CASEY, BOB JR (DEM) 69,657 53.6%
SWANN, LYNN ( (REP) 69,778 53.8%

We are to believe that almost the same amount of voters voted for Republican Lynn Swann for Governor of Pennsylvania as voted for Democrat Bob Casey, Jr. for U.S. Senator - and the percentage margins are almost identical.

Then we are to believe that by an almost identical margin voters did not vote for Republican Rick Santorum for U.S. Senator and did not vote for Democrat Ed Rendell for PA Governor!

SANTORUM, RICK (REP) 60,390 46.4%
RENDELL, ED ( (DEM) 60,018 46.2%

In a county in which every single electronic voting machine shut down because of an incorrect date programming error, voters voted for a Republican Governor(Swann) and a Democrat for U.S. Senate (Casey) by nearly the same amount of voters?

http://netthetruthonline.blogspot.com/2006/11/investigation-less-election.html

Yet, there is no mistrust of these results.

In Allegheny County, as bad situations occurred. Print-outs of the beginning of the day's zero vote tally were not able to be made. The regulations stipulate that those machines which didn't produce the zero vote tally should be removed. So if machines were removed because of this failure, how can we be assured the replacements were not tampered with?

We can't. Yet, there is no mistrust of Allegheny County's election results.


Vote watchdogs warn of system failure
David M. Brown
TRIBUNE-REVIEW
Monday, December 4, 2006


Western Pennsylvania entered the age of electronic voting with only random glitches, elections officials say, but critics warn the systems in use could cause major problems in future elections.

When the Allegheny County Election Board meets today to certify results from the Nov. 7 election, members of VotePA -- a statewide volunteer group advocating secure and accessible voting -- plan to express concerns about potential failings of the systems in Allegheny and surrounding counties. The board meets at 10:30 a.m. at the County Courthouse, Downtown.

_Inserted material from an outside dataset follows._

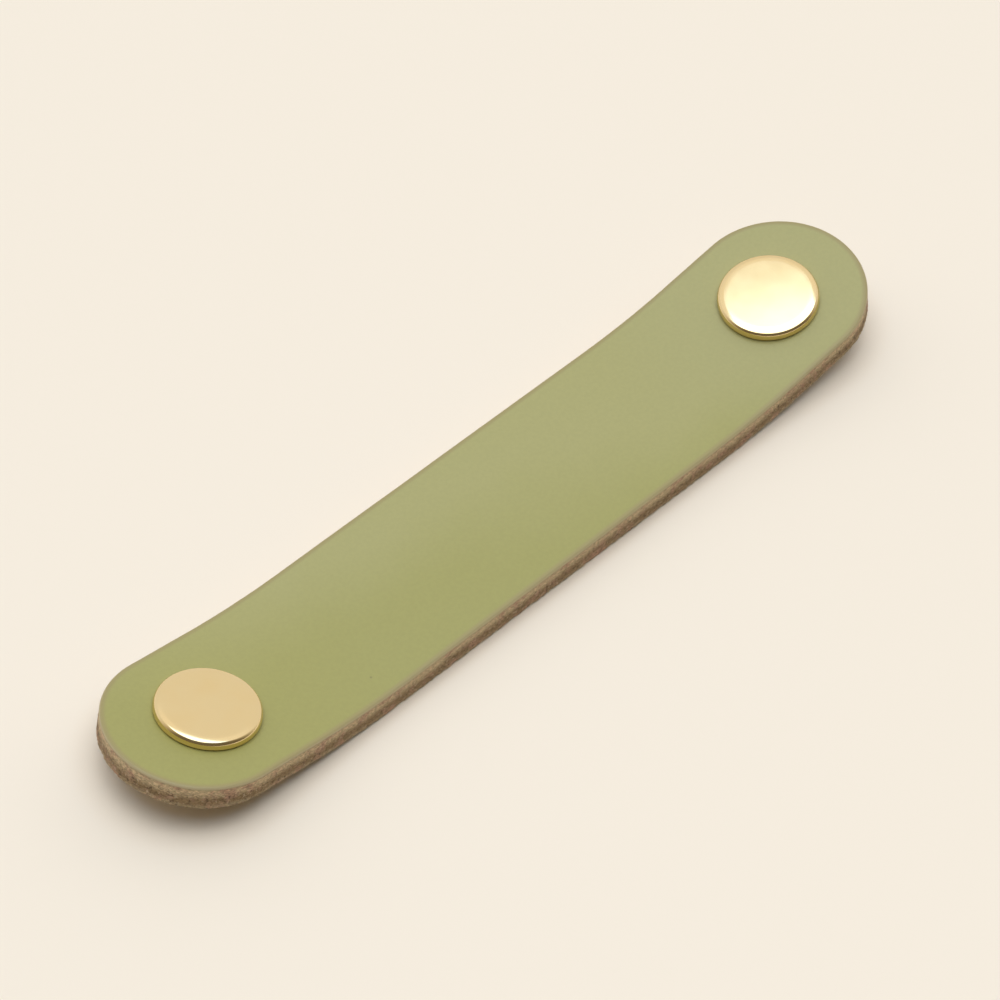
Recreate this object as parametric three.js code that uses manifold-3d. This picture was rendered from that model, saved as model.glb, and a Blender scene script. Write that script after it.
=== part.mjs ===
// Leather cabinet pull: a thick leather strap with a turned brass cap nut through each end.
// Millimetres, +Z up, X along the strap. The origin is the middle of the strap's back face.
import * as THREE from "three";
import { LoftGeometry } from "three/addons/geometries/LoftGeometry.js";
import { mergeVertices } from "three/addons/utils/BufferGeometryUtils.js";
import Module from "manifold-3d";

// Strap, cut flat and measured along its back face
const HOLE_SPACING = 128;
const END_MARGIN = 17;
const STRAP_WIDTH = 29.5;
const STRAP_THICKNESS = 4.5;
const STRAP_EDGE_RADIUS = 0.45;

// Curve of the strap at rest: a flat middle and ends that turn up, straight under the heads
const BEND_RADIUS = 118;
const END_TILT = THREE.MathUtils.degToRad(9.9);
const SEAT_MARGIN = 0.7;

// Cap nut, turned from brass, threaded M4 from its open end
const HEAD_DIAMETER = 16.8;
const HEAD_THICKNESS = 1.5;
const HEAD_WALL_LEAN = 0.45;
const HEAD_BEVEL_WIDTH = 1;
const HEAD_BEVEL_DROP = 0.2;
const HEAD_CROWN = 0.08;
const HEAD_FOOT_CHAMFER = 0.15;
const BOSS_DIAMETER = 6;
const BOSS_RECESS = 0.3;
const BOSS_CHAMFER = 0.3;
const THREAD_MINOR_DIAMETER = 3.3;
const THREAD_DEPTH = 3.9;
const DRILL_POINT_ANGLE = THREE.MathUtils.degToRad(118);

// Clearances between the strap and the cap nuts
const SEAT_GAP = 0.3;
const HOLE_CLEARANCE = 0.3;

// Fineness of the faceted curves
const TIP_STEPS = 20;
const BEND_STEPS = 10;
const ARC_DIVISIONS = 2;
const TURNED_STEPS = 48;
const HOLE_STEPS = 40;

const CUTTER_OVERRUN = 2;
const RIGHT_ANGLE = Math.PI / 2;

const wasm = await Module();
wasm.setup();

// Flat stretch in the middle, from the origin to where the bend starts
const seatHalf = HEAD_DIAMETER / 2 + SEAT_MARGIN;
const bendLength = BEND_RADIUS * END_TILT;
const flatHalf = HOLE_SPACING / 2 - seatHalf - bendLength;

/** A closed geometry as a solid that can be cut: shared corners merged and empty triangles dropped. */
function toSolid(geometry) {
  const bare = new THREE.BufferGeometry();
  bare.setAttribute("position", geometry.attributes.position);
  bare.setIndex(geometry.index);
  const merged = mergeVertices(bare);
  const corners = merged.index.array;
  const triangles = [];
  for (let i = 0; i < corners.length; i += 3) {
    const [a, b, c] = corners.slice(i, i + 3);
    if (a !== b && b !== c && c !== a) triangles.push(a, b, c);
  }
  return new wasm.Manifold(new wasm.Mesh({
    numProp: 3,
    vertProperties: new Float32Array(merged.attributes.position.array),
    triVerts: new Uint32Array(triangles),
  }));
}

/** A cut solid back as a geometry. */
function toGeometry(solid) {
  const { vertProperties, triVerts } = solid.getMesh();
  const geometry = new THREE.BufferGeometry();
  geometry.setAttribute("position", new THREE.BufferAttribute(vertProperties, 3));
  geometry.setIndex(new THREE.BufferAttribute(triVerts, 1));
  geometry.computeVertexNormals();
  return geometry;
}

/** Where a point of the flat strap lies once the ends are turned up. */
function bend(along, across, height) {
  const distance = Math.abs(along);
  const turned = THREE.MathUtils.clamp((distance - flatHalf) / BEND_RADIUS, 0, END_TILT);
  const flat = Math.min(distance, flatHalf);
  const straight = Math.max(distance - flatHalf - bendLength, 0);
  const x = flat + BEND_RADIUS * Math.sin(turned) + straight * Math.cos(turned) - height * Math.sin(turned);
  const z = BEND_RADIUS * (1 - Math.cos(turned)) + straight * Math.sin(turned) + height * Math.cos(turned);
  return new THREE.Vector3(Math.sign(along) * x, across, z);
}

/** A matrix that carries a thing made on the Z axis to the hole at one end, square to the leather. */
function atHole(side) {
  const place = bend(side * HOLE_SPACING / 2, 0, 0);
  const tilt = new THREE.Quaternion().setFromAxisAngle(new THREE.Vector3(0, 1, 0), -side * END_TILT);
  return new THREE.Matrix4().compose(place, tilt, new THREE.Vector3(1, 1, 1));
}

/** Stations from tip to tip: each has the middle of its own rounding and the way out from it. */
function strapStations() {
  const tipMiddle = HOLE_SPACING / 2 + END_MARGIN - STRAP_WIDTH / 2;
  const stations = [];
  for (let i = 0; i <= TIP_STEPS; i += 1) {
    const angle = RIGHT_ANGLE * i / TIP_STEPS;
    stations.push({ middle: -tipMiddle, outX: -Math.cos(angle), outY: Math.sin(angle) });
  }
  const straightEnd = flatHalf + bendLength;
  for (let i = 0; i <= BEND_STEPS; i += 1) {
    stations.push({ middle: -straightEnd + bendLength * i / BEND_STEPS, outX: 0, outY: 1 });
  }
  const mirrored = stations.map(({ middle, outX, outY }) => ({ middle: -middle, outX: -outX, outY }));
  return [...stations, ...mirrored.reverse()];
}

/** Half of the strap's section, from the back face to the grain face: x is inset, y is height. */
function edgeProfile() {
  const r = STRAP_EDGE_RADIUS;
  const edge = new THREE.Path();
  edge.absarc(r, r, r, -RIGHT_ANGLE, -Math.PI, true);
  edge.absarc(r, STRAP_THICKNESS - r, r, Math.PI, RIGHT_ANGLE, true);
  return edge.getPoints(ARC_DIVISIONS);
}

/** The leather strap: the rounded section lofted from tip to tip, curved, with both holes punched. */
function strapGeometry() {
  const edge = edgeProfile();
  const corner = (station, side, { x: inset, y: height }) => {
    const reach = STRAP_WIDTH / 2 - inset;
    return bend(station.middle + reach * station.outX, side * reach * station.outY, height);
  };
  const sections = strapStations().map((station) => [
    ...edge.map((point) => corner(station, 1, point)),
    ...edge.toReversed().map((point) => corner(station, -1, point)),
  ]);
  let strap = toSolid(new LoftGeometry(sections));
  for (const side of [-1, 1]) strap = strap.subtract(holeCutter(side));
  return toGeometry(strap);
}

/** What the punch takes out at one end. */
function holeCutter(side) {
  const radius = BOSS_DIAMETER / 2 + HOLE_CLEARANCE;
  const length = STRAP_THICKNESS + 2 * CUTTER_OVERRUN;
  const punch = new THREE.CylinderGeometry(radius, radius, length, HOLE_STEPS);
  punch.rotateX(RIGHT_ANGLE);
  punch.translate(0, 0, STRAP_THICKNESS / 2);
  return toSolid(punch.applyMatrix4(atHole(side)));
}

/** The cap nut, turned about Z with the strap's back face at height nil. Its wall leans in to a sharp face edge. */
function capNutGeometry() {
  const boreRadius = THREAD_MINOR_DIAMETER / 2;
  const bossRadius = BOSS_DIAMETER / 2;
  const headRadius = HEAD_DIAMETER / 2;
  const threadEnd = BOSS_RECESS + THREAD_DEPTH;
  const drillPoint = threadEnd + boreRadius / Math.tan(DRILL_POINT_ANGLE / 2);
  const headFoot = STRAP_THICKNESS + SEAT_GAP;
  const headTop = headFoot + HEAD_THICKNESS;
  const faceEdge = headRadius - HEAD_WALL_LEAN;
  const crownEdge = faceEdge - HEAD_BEVEL_WIDTH;
  const crownRadius = (crownEdge ** 2 + HEAD_CROWN ** 2) / (2 * HEAD_CROWN);
  const crownMiddle = headTop - crownRadius;

  const profile = new THREE.Path();
  profile.moveTo(0, drillPoint);
  profile.lineTo(boreRadius, threadEnd);
  profile.lineTo(boreRadius, BOSS_RECESS);
  profile.lineTo(bossRadius - BOSS_CHAMFER, BOSS_RECESS);
  profile.lineTo(bossRadius, BOSS_RECESS + BOSS_CHAMFER);
  profile.lineTo(bossRadius, headFoot);
  profile.lineTo(headRadius - HEAD_FOOT_CHAMFER, headFoot);
  profile.lineTo(headRadius, headFoot + HEAD_FOOT_CHAMFER);
  profile.lineTo(faceEdge, headTop - HEAD_CROWN - HEAD_BEVEL_DROP);
  profile.absarc(0, crownMiddle, crownRadius, Math.acos(crownEdge / crownRadius), RIGHT_ANGLE, false);

  const points = profile.getPoints(ARC_DIVISIONS);
  points.at(-1).setX(0);
  const nut = new THREE.LatheGeometry(points, TURNED_STEPS);
  nut.rotateX(RIGHT_ANGLE);
  return nut;
}

// Colours and finish of the two materials
const leather = new THREE.MeshStandardMaterial({ color: 0xa8a76e, roughness: 0.6, metalness: 0 });
const brass = new THREE.MeshStandardMaterial({ color: 0xe3c981, roughness: 0.18, metalness: 1 });

/** A named mesh with a material of its own. */
function piece(name, geometry, material) {
  const mesh = new THREE.Mesh(geometry, material.clone());
  mesh.name = name;
  return mesh;
}

const pull = new THREE.Group();
pull.add(piece("strap", strapGeometry(), leather));

for (const [name, side] of [["left_cap_nut", -1], ["right_cap_nut", 1]]) {
  const end = new THREE.Group();
  end.applyMatrix4(atHole(side));
  end.add(piece(name, capNutGeometry(), brass));
  pull.add(end);
}

export default pull;
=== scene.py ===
"""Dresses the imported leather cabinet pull: leather strap, turned cap nuts, floor, light and camera."""

import logging
import math
from dataclasses import dataclass, field
from enum import Enum

import bmesh
import bpy
from mathutils import Matrix, Vector, noise


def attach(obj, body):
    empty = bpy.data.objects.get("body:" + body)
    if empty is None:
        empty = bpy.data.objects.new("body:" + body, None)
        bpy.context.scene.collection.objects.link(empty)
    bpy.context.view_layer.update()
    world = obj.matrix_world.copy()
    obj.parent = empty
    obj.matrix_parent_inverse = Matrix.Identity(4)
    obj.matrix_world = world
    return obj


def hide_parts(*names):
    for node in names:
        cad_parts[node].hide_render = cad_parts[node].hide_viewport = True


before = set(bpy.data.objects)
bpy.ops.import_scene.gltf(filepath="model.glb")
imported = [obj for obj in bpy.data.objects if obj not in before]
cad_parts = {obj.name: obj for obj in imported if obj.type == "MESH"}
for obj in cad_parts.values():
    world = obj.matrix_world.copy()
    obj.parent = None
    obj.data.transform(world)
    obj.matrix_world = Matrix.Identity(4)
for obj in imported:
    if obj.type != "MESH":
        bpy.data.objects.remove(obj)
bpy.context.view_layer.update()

MM = 0.001
LEATHER_MM = 4.5
MERGE_DISTANCE = 0.001 * MM
NOISE_SPAN = (0.3, 0.7)
UP = (0, 0, 1)
IMAGE_PIXELS = 1000
SENSOR_MM = 36.0
log = logging.getLogger("cabinet_pull")

Colour = tuple[float, float, float]
Point = tuple[float, float]
Remap = tuple[float, float, float, float]
Socket = bpy.types.NodeSocket
Owner = bpy.types.Material | bpy.types.World


class Slot(Enum):
    """Names of two material slots, leather and brass; no piece takes its finish from them."""

    LEATHER = "leather"
    BRASS = "brass"


class End(Enum):
    """The two ends of the strap, by the sign of X."""

    LEFT = -1
    RIGHT = 1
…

The biggest concern centers on Pennsylvania's reluctance to allow the electronic machines to generate paper trails to ensure accuracy in reporting vote totals. Efforts are gaining steam in the state Legislature and in Congress to require such audits, advocates say.

"It's kind of like a time bomb ticking away. One of these days, we're going to have a serious problem, like they are having in Sarasota," said Mary Beth Kusnic, a Westmoreland County poll worker and a member of VotePA.

In Sarasota County, Fla., where the outcome of a congressional race hangs in the balance, officials are auditing vote results to determine why about 18,000 ballots cast recorded no choice in the hotly contested 13th Congressional District race -- an "undervote" rate more than six times greater than in the district's other four counties.

The Sarasota County voters used iVotronic touch-screen machines -- like those in Allegheny, Westmoreland and several adjacent counties.


"This time we were lucky," Kusnic said. "As far as we know, there weren't any votes lost. But if it happens that a machine malfunctions, without a voter-verified paper ballot, there is no way to know the results of an election."


Many election jurisdictions nationwide began using electronic equipment this year to comply with the Help America Vote Act, a federal law passed in 2002. All 67 Pennsylvania counties have switched from outmoded voting equipment to touch-screen or optical scan systems.

Election officials in Western Pennsylvania reported scattered problems with the equipment.

The worst occurred in Westmoreland County, where a programming error that affected nearly all voting machines left people standing in long lines at some polls and using paper ballots in one Jeannette precinct.

"This was a hidden problem that was impossible to recognize until election morning," said Paula T. Pedicone, Westmoreland County's director of elections.

A software glitch that caused more than 800 touch-screen machines to act as though it was not Election Day created confusion and prompted some computers to shut down early. Pedicone said it "was an easy fix" once election officials realized the problem.

"We learned, and it won't happen again," she said.

Kusnic, judge of electionsin Penn Township, Westmoreland County, said the malfunction had a serious impact.

"In Jeannette, they couldn't vote for over an hour. That's not a glitch. That's a failure," she said. ..

http://www.pittsburghlive.com/x/pittsburghtrib/news/cityregion/s_482556.html

also see:

Pa. lacks paper backup to voting electronically
Monday, November 27, 2006

By Jerome L. Sherman, Pittsburgh Post-Gazette



WASHINGTON -- Pennsylvania is one of a shrinking number of states that doesn't require its electronic voting machines to have some type of visible paper backup, a feature that has frustrated scores of voting rights activists and computer experts.

That could change when Democrats take control of Congress next year.

U.S. Rep. Rush Holt, D-N.J., said this month that he expects the new majority to quickly enact his bill mandating the use of "voter-verified" paper trails in every election system in the country, compelling many local governments, including several Western Pennsylvania counties, to purchase costly upgrades for their equipment.

It would be the first major change to the federal Help America Vote Act, or HAVA, a law that grew out of Florida's 2000 presidential fiasco and authorized billions of dollars in aid for high-tech voting machinery.

Nationwide, one-third of all voters used new machines for the first time this year. The results pleased many election officials, but some activists point to significant mishaps as proof that electronic voting is far from perfect.